À Cognac, nous n'utilisons pas le nom « irrigation », un mot à consonance très négative. Nous parlons de fertirrigation ou micro-irrigation. J’ai été le premier à équiper des vignes sous micro-irrigation il y a 9 ans, et à démarrer des tests avec le Pôle Technique et Développement Durable du BNIC (Station Viticole).
J’ai été accompagnée par la société Israélienne Netafim spécialisée dans l'utilisation de l’eau en agriculture et par un partenaire local, l’entreprise Martinaud. Pour quelle raison j’ai fait ce choix ? Car j’avais un droit de prélèvement d’eau, un quota issu de la culture du maïs, et j’ai souhaité développer la fertirrigation sur une partie de mon vignoble. Aussi, pour sécuriser certains millésimes très marqués par des sécheresses estivales. Ainsi, je donne à mon entreprise une pérennité de production, en qualité comme en régularité de production. La fertirrigation consiste en un accompagnement de la nutrition de la vigne lorsqu’elle en a le plus besoin, en injection d’éléments de nutritions dans l’eau, et faire du « rendu racine », ainsi permettre à la plante de consommer 100% de la fertilisation minérale apportée. On fractionne les apports entre 5 et 10 fois et du coup on donne de l'efficience à la fertilisation. C’est vraiment de l'homéopathie avec des résultats très nets : avec moins, on produit mieux. De fait, on sécurise la production de l’année et on améliore sensiblement les compositions des moûts en augmentant les pH et l'acidité, ainsi que les taux d’azotes qui sont extrêmement importants pour nous, car ils sont directement liés au côté aromatique des eaux de vie de cognac (Les esters entre autres). Je travaille sur la fertirrigation également après les vendanges, pour accompagner la mise en réserve de la vigne avant l’hiver et lui donner les meilleures conditions pour le débourrement au printemps suivant. C’est un vrai travail sur le bien-être et la qualité de production de la vigne. Il n’y a pas de recette, on s’adapte année après année aux millésimes et on s'accompagne d’OAD (Outils d’Aides à la Décision) pour faire les bons choix. Aujourd'hui, j’ai 58 hectares de vignes équipées et pilotées avec une supervision qui me permet de suivre constamment les états hydriques de mes sols, de piloter mes apports d’eau, et de fertilisants. D’autres viticulteurs de toutes générations m’ont suivi dans cette technique sans pour autant équiper la surface totale, mais cela représente plusieurs centaines d’hectares sur l’AOC. Cette technique reste encore très minoritaire, mais elle prendra tout son sens dans les années à venir.
D’autres exploitants ne veulent pas entendre parler de ça, quels sont leurs arguments ?

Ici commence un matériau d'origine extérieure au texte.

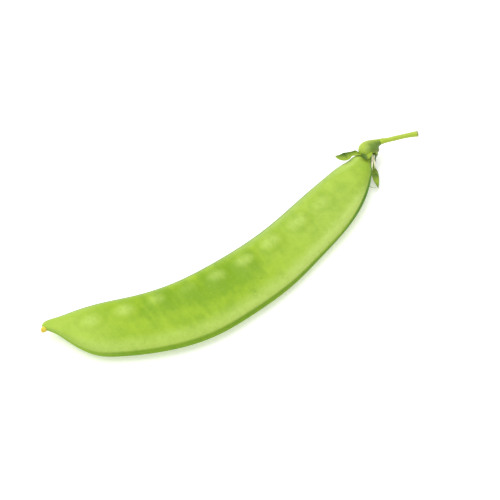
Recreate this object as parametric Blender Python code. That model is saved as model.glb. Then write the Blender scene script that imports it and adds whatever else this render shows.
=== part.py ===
"""A snow pea pod as picked, with its calyx and a short stalk, lying on one side on a flat surface.

Units are metres and +Z is up. The pod runs along X: its beak, with the withered style, is at -X and
the stalk is at +X. The seam that bears the seeds is on the +Y side and the back seam on the -Y side.
Points are drawn in millimetres from the beak's end, and ORIGIN moves the middle of the underside of
the whole object's box to the world origin.
"""

import math

import bmesh
import bpy
import numpy as np
from mathutils import Vector

MM = 0.001
ORIGIN = (52.5, -10.56, 0.0)  # the middle of the underside of the object's box, in drawing millimetres
GAP = 0.18  # clearance between pieces that grow out of each other, in millimetres

# The pod, in drawing millimetres. Each row is one station: a point on the seed seam, then the point
# across from it on the back seam. The first row is the beak's end and the last is inside the calyx.
STATIONS = (
    ((-0.5, 0.3), (0.15, -1.85)),
    ((0.15, 0.65), (0.7, -2.6)),
    ((1.3, 0.75), (1.35, -3.7)),
    ((3.8, 0.35), (2.6, -6.8)),
    ((7.8, -0.1), (5.45, -12.3)),
    ((13.8, -1.2), (11.0, -16.7)),
    ((22.0, -3.75), (20.3, -21.1)),
    ((32.0, -5.85), (32.0, -24.0)),
    ((43.0, -6.2), (44.35, -23.65)),
    ((54.0, -5.45), (56.2, -21.85)),
    ((64.0, -3.6), (67.5, -18.45)),
    ((73.5, -1.1), (77.8, -14.8)),
    ((81.2, 0.55), (85.6, -10.2)),
    ((85.9, 1.2), (89.6, -6.4)),
    ((88.4, 1.35), (91.2, -4.3)),
    ((89.8, 1.45), (91.9, -3.0)),
    ((90.7, 1.1), (92.5, -2.1)),
    ((91.6, 1.0), (93.1, -1.3)),
    ((92.7, 1.55), (94.0, -0.4)),
)
FULL_WIDTH = 18.2  # the widest station
FULL_HALF_THICKNESS = 2.85
THICKNESS_FOLLOWS_WIDTH = 0.58  # half thickness goes with width to this power
FLANK_POWER = 2.8  # higher is a flatter face with a blunter edge
FLANK_ROOT = 0.55
SEAM_STANDS_PROUD = 0.28
SEAM_HALF_HEIGHT = 0.55
# How high the pod's middle plane is, and how far it rolls, by distance along the pod's middle line.
MIDDLE_HEIGHT = (
    (0.0, 3.7), (9.0, 2.95), (24.0, 2.66), (72.0, 2.66),
    (84.0, 2.95), (92.0, 3.2), (96.5, 3.4), (99.0, 4.0),
)
ROLL_DEGREES = ((0.0, 4.0), (24.0, 0.0), (72.0, 0.0), (92.0, -3.0), (100.0, 0.0))
POD_RINGS = 76
POD_RING_SIDES = 32
SEAM_STEPS = 300  # for measuring along the seed seam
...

Nous avons tous des points de vue différents sur nos façons de travailler la vigne, le vin ou nos façons de distiller, cela s’appelle la diversité. Tout peu s’entendre mais ne soyons pas obtus. Il ne faut pas se fermer à de nouvelles techniques et pratiques, le changement climatique est bel et bien là, devons-nous le subir ou faire au mieux pour adapter nos techniques culturales afin de produire des eaux de vie de cognac de qualité ? Je pense que la fertirrigation est un des leviers parmi d’autres. Aujourd'hui, la micro-Irrigation et fertirrigation sont pratiquées dans de nombreux pays européens et à travers le monde. Beaucoup de régions viticoles et même des grandes AOC en France ont une vraie réflexion sur le sujet. Continuons à étudier et à analyser. Reste un fait, tout le monde n’a pas l’accès à l’eau ou le parcellaire adapté. Ensuite, c’est une question de volonté. Le vrai challenge de demain, c’est de rendre l’accessibilité à l’eau à davantage de producteurs en travaillant sur de vraies solutions durables de stockage, de réutilisation d’eau et sur des techniques d'applications encore plus économes. Le chemin est encore long, mais les solutions sont là.